After having used Linux non-stop for 4 years, the thing I miss the most are the endless configuration options. Not that I dislike the overall look of Windows 10, in fact I kind of like it, but I'd like it even more if I could use the Moka/Faba icons I use fon Linux, for example. A cohesive icon theme (all of them with the same shape, with similar design criteria) would do miracles, specially if it could use vectorial icons like Linux does (in SVG format, for example). I also miss the possibility to manually set an icon when you dock an app to the tiles in the start panel, in many cases the icons appear too small and with a lot of space around them. Except for that, I think it looks great and very responsive. Someone might argue that the 90º corners in the panels and windows look too aggressive, and that they would prefer rounded corners, as in Windows 7, MacOS, or some Linux distros. Well, this is not Fisher Price, no need of rounded corners so you don't hurt yourself.
The model I chose was the i7 with Iris graphics, 16 GB of RAM and 256 GB of SSD. After installing some software, the system and apps took about 30 GB of that. I added a 128 GB microSDXC card (the one I had in my phone, until I can get my hands on a 256GB one).

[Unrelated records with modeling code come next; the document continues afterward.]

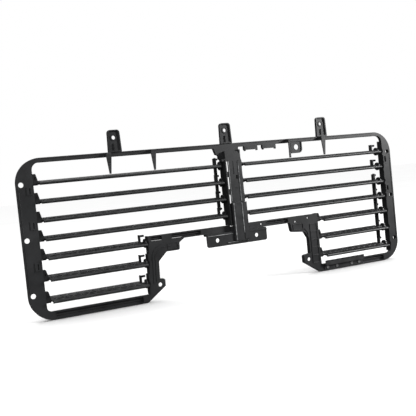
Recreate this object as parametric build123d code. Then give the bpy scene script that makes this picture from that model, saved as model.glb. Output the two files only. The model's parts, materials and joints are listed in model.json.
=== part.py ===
"""Active grille shutter: a moulded frame with two banks of pivoting vanes.

Frame: +X to the right, +Y from the front face towards the back, +Z up.
The origin is the centre of the side mounting holes, on the front face of the side flanges.
All sizes are in millimetres.
"""
from build123d import *
from math import cos, pi, sin
import os

# Overall frame
HALF_WIDTH = 448.0
TOP_Z = 155.0
BOTTOM_Z = -157.0
CORNER_R = 48.0
SKIN = 3.0
LIP = 2.5
LIP_DEPTH = 12.0
TOP_RAIL_Z = 146.0
BOTTOM_RAIL_Z = -141.0

# Side flanges and their mounting holes
HOLE_X = 439.0
HOLE_PITCH = 106.0
HOLE_R = 5.0
LEFT_WINDOW_X = -416.0
RIGHT_WINDOW_X = 424.0

# Notch under the middle, with a post and an ear each side
NOTCH_RAIL_TOP = -22.0
NOTCH_RAIL_BOTTOM = -35.0
LEFT_POST_WALL = -200.0
LEFT_POST_STEPS = {5: -200.0, 6: -203.0, 7: -206.0}
RIGHT_POST_WALL = 218.0
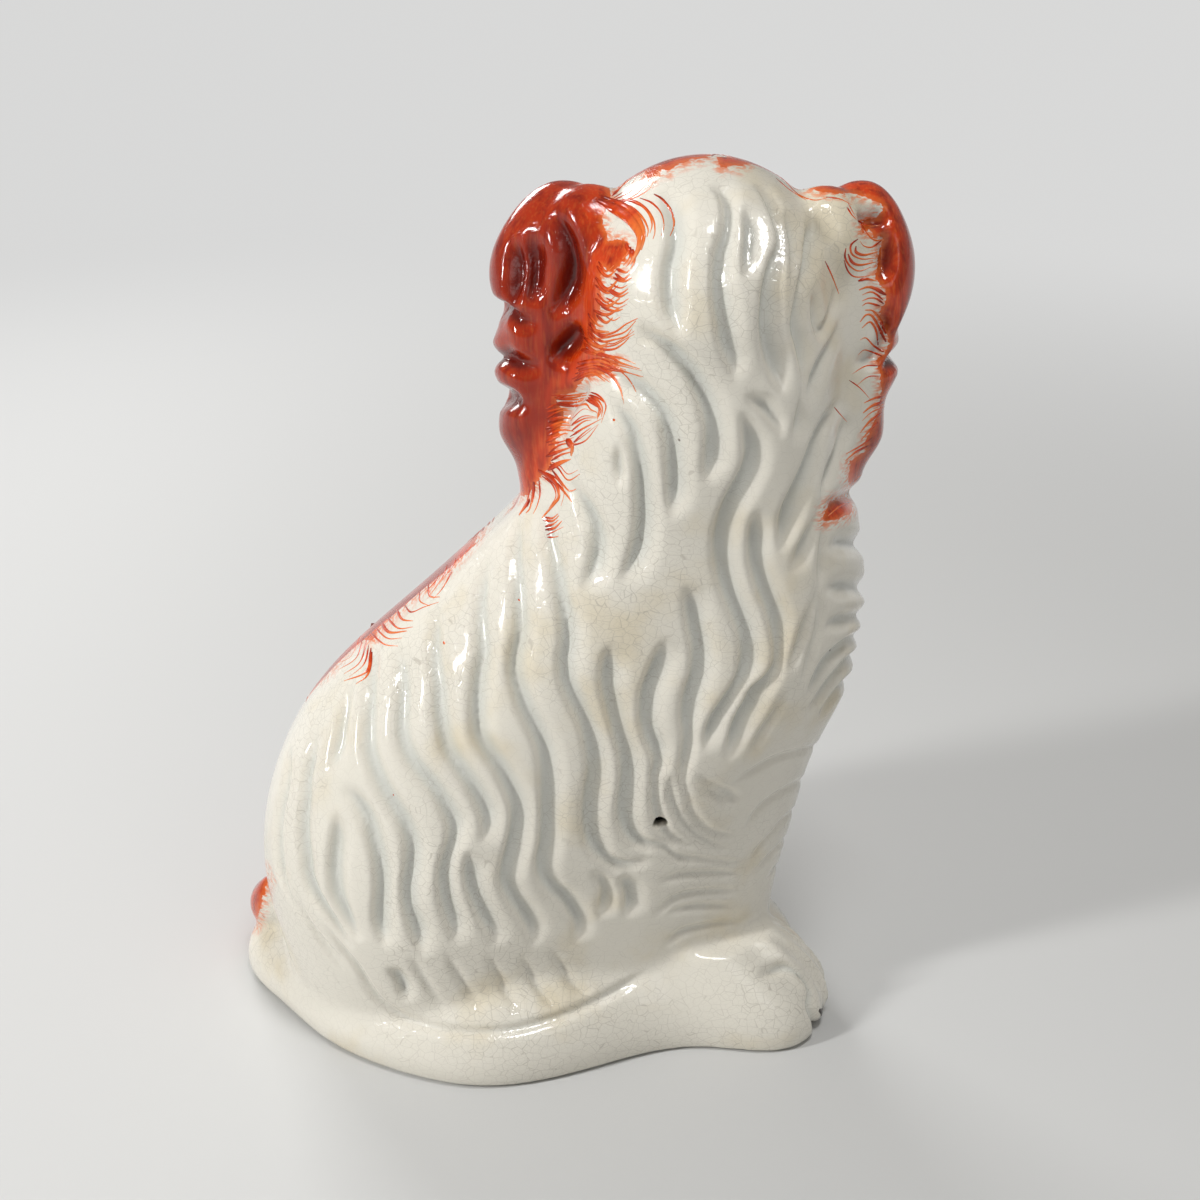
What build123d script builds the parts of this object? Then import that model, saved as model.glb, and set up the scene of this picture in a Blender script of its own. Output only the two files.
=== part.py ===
from build123d import *
import os

# A seated spaniel of press-moulded, glazed earthenware, hollow inside.
# +Z is up, +X runs to the rump, and the face looks along -Y.
# The origin lies on the table, under the middle of the figure.

# Whole figure, in millimetres
figure_height = 247
wall = 5
overrun = 20

# Seated trunk, from the table to the middle of the skull
trunk_height = 213
trunk_length = 150
trunk_depth = 92

# Spreading foot under the figure
foot_length = 188
foot_depth = 108
foot_height = 27

# Skull and muzzle
skull_depth = 78
muzzle_width = 37
muzzle_height = 29
muzzle_drop = 16
muzzle_reach = 52

# Drooping ears
ear_thickness = 30
ear_offset = 6
ear_drop = 7
rump_ear_length = 90
rump_ear_width = 31
rump_ear_lean = 0
chest_ear_length = 92
chest_ear_width = 27
chest_ear_lean = 9

# Haunch and hind foot on the front
haunch_length = 84
haunch_height = 78
haunch_reach = 50
hind_foot_length = 62
hind_foot_width = 21
hind_foot_height = 20

# Forelegs and paws
leg_length = 27
leg_depth = 25
leg_height = 112
front_paw_reach = 24
back_paw_reach = 31.5
paw_width = 25
paw_height = 27
paw_lift = 0.6

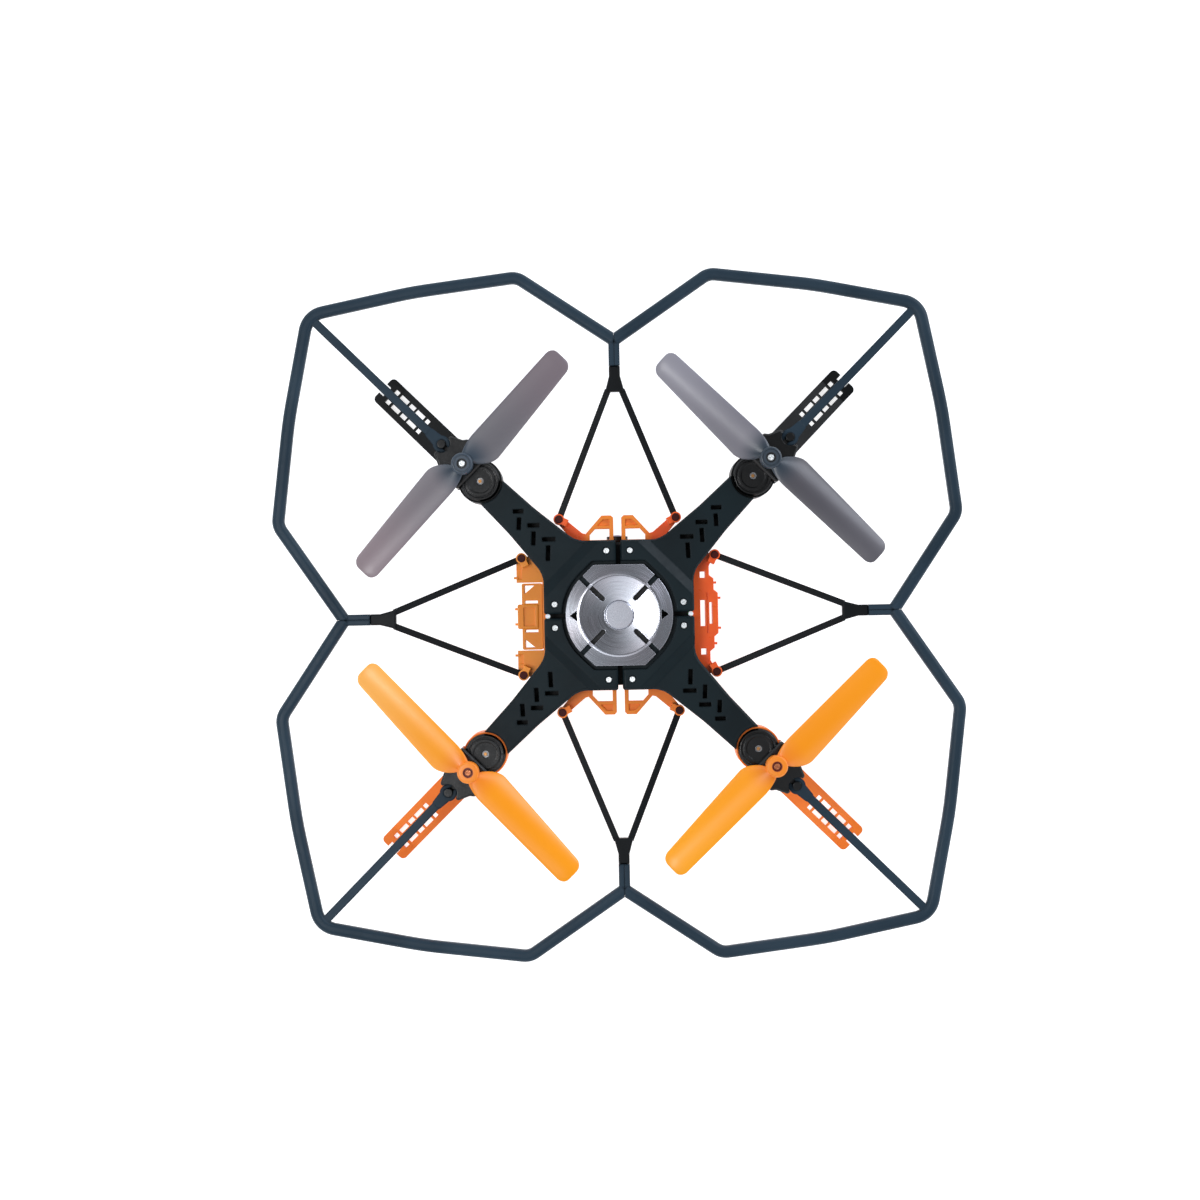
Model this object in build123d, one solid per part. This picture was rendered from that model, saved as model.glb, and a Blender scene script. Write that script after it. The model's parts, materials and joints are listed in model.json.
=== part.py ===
from build123d import *
import math
import os

# Quadcopter with four geared rotors. Millimetres, +Z up, +Y is the front.
# The origin is on the floor under the middle of the drone.
# Each arm is drawn along +X (u outward, v sideways) and then turned or mirrored into its quadrant.

# Sizes that must keep step with another are worked out from it.

# ---- driving sizes: rotors and gears
prop_axis_u = 95.8
prop_tip_radius = 64.5
gear_module = 0.3
pinion_teeth = 12
spur_teeth = 56
gear_width = 3.2
pressure_angle = 25.0
tooth_addendum = 0.8 * gear_module
tooth_dedendum = 1.2 * gear_module
tooth_thinning = 0.15 * gear_module
motor_radius = 6.0
motor_cap_radius = motor_radius + 2.9
motor_boss_radius = 1.1
sleeve_radius = motor_radius + 3.7
motor_shaft_radius = 0.75
prop_shaft_radius = 1.0
bearing_radius = 2.5
bearing_width = 2.5
prop_screw_radius = 1.5
hub_radius = 4.8
blade_root_reach = 14.0
blade_straight_edge = 5.5
blade_root_bulge = 10.2
blade_tip_bulge = 6.6
blade_thickness = 1.3
blade_height = 3.4
blade_root_pitch = 17.0
blade_tip_pitch = 8.0
blade_tip_round = 4.0

# ---- driving sizes: centre cap
cap_radius = 23.7
cap_half_width = cap_radius - 1.4
cap_flat_half = cap_radius - 12.7
cap_facet_turn = 46.0
cap_gap = 1.8
moat_depth = 1.6
cap_height = 3.4
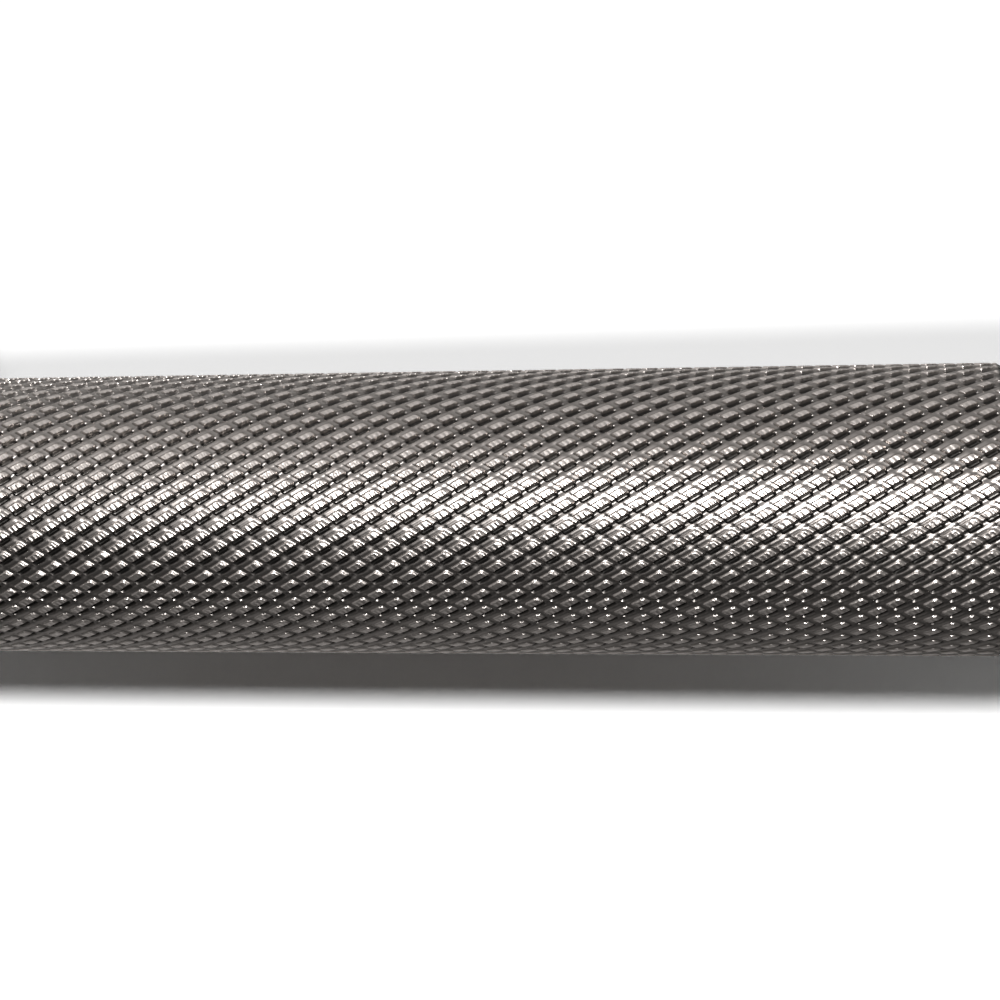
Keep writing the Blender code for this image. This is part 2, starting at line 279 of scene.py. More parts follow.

I've read some complaints about the battery consumption when you just close the lid and leave it into your bag, as if it was a regular android tablet. Well, this doesn't have an ARM processor, it has a full-fledged i7 processor that can be cranked up to offer much more performance, so it's only natural it would draw more power, even if idle. In any case, after a few days of using it, I've found that there's no need to do that anymore. I've getting used to turn it on and off properly as I would my desktop computer. It boots to the login screen in less than 8 seconds (about 5 in most cases, unless it has to configure some update), and takes another few to type in the password and enter (which you would have to do, anyways, anytime the screen is locked, if you're clever enough to enable that option). So in my opinion, turning it on an off it's not a problem. If it bothers you, you can always hibernate, but with this SSD speeds, I won't even bother. I disabled many of the apps that autostart, like Skype and Steam, to speed things up a little bit (and because if I'm tethering from my phone, I want to choose if I want them to use my data or not).
The OS is responsive and snappy, I configured (easily) to jump into tablet mode everytime I detach the Type Cover, and jump back into desktop mode everytime I reattach it. The pencil works like a charm, it gets attached with magnets to the side of the tablet, and the drawing apps I've tried (basically their own Paint Studio and Clip Painter Pro) identify both the pressure sensitivity of the tip, which is fully customizable, and the eraser tool (no pressure sensitivity) without a hitch. The pen also has one button on the side, hidden into the strip that also contains the magnets. Palm rejection is superb, even if you are not holding the pencil. You can easily configure the pressure sensitivity curve and the shortcuts with the eraser button (one click, double click, press and hold) to perform different actions (launch apps, etc).
Videos look great, and the front-facing speakers sound loud and clear (both of them, unlike the single one in my old iPad). The microphone captures sound really well, and the camera works great in Skype calls.
As for the office suite, I'm still deciding if to install Libreoffice (which is what I've been using for years) or MS Office 365 (I got a Chinese license with the Surface, but I'm not sure if I can install it and select a different language).
As for games (as I'm sure some of you will ask), I haven't tried any 3D-intensive games, but keep in mind that you will have to select lower resolutions for the Intel graphics card to be able to handle them well. Keep in mind the surface's screen has a 2736x1824 pixel resolution, roughly about 2,5 times the number of pixels in a full HD screen. Starting Guild Wars 2 and selecting a lower resolution (about 900 pixels high, and trying to find the available one that would leave me with the smallest black bands on the screen) I managed to get it running at about 40 FPS, and if I lowered a 768 pixel tall resolution, the FPS cranked up to 50-60 (but then I could clearly see the pixellated image, which didn't happen with the 900 pixel tall resolution).
I'm quite happy with my purchase, and I hope I can use it for years. Unless Microsoft pulls out a much better one, which they might. If they want to woo me, get a small battery in the Type cover and make it bluetooth-enabled, so I could use shortcuts when I'm drawing with the tablet in portrait mode. I didn't work in battery mode so long as to have troubles, but I'll try in the future. I'll just keep informing when that happens.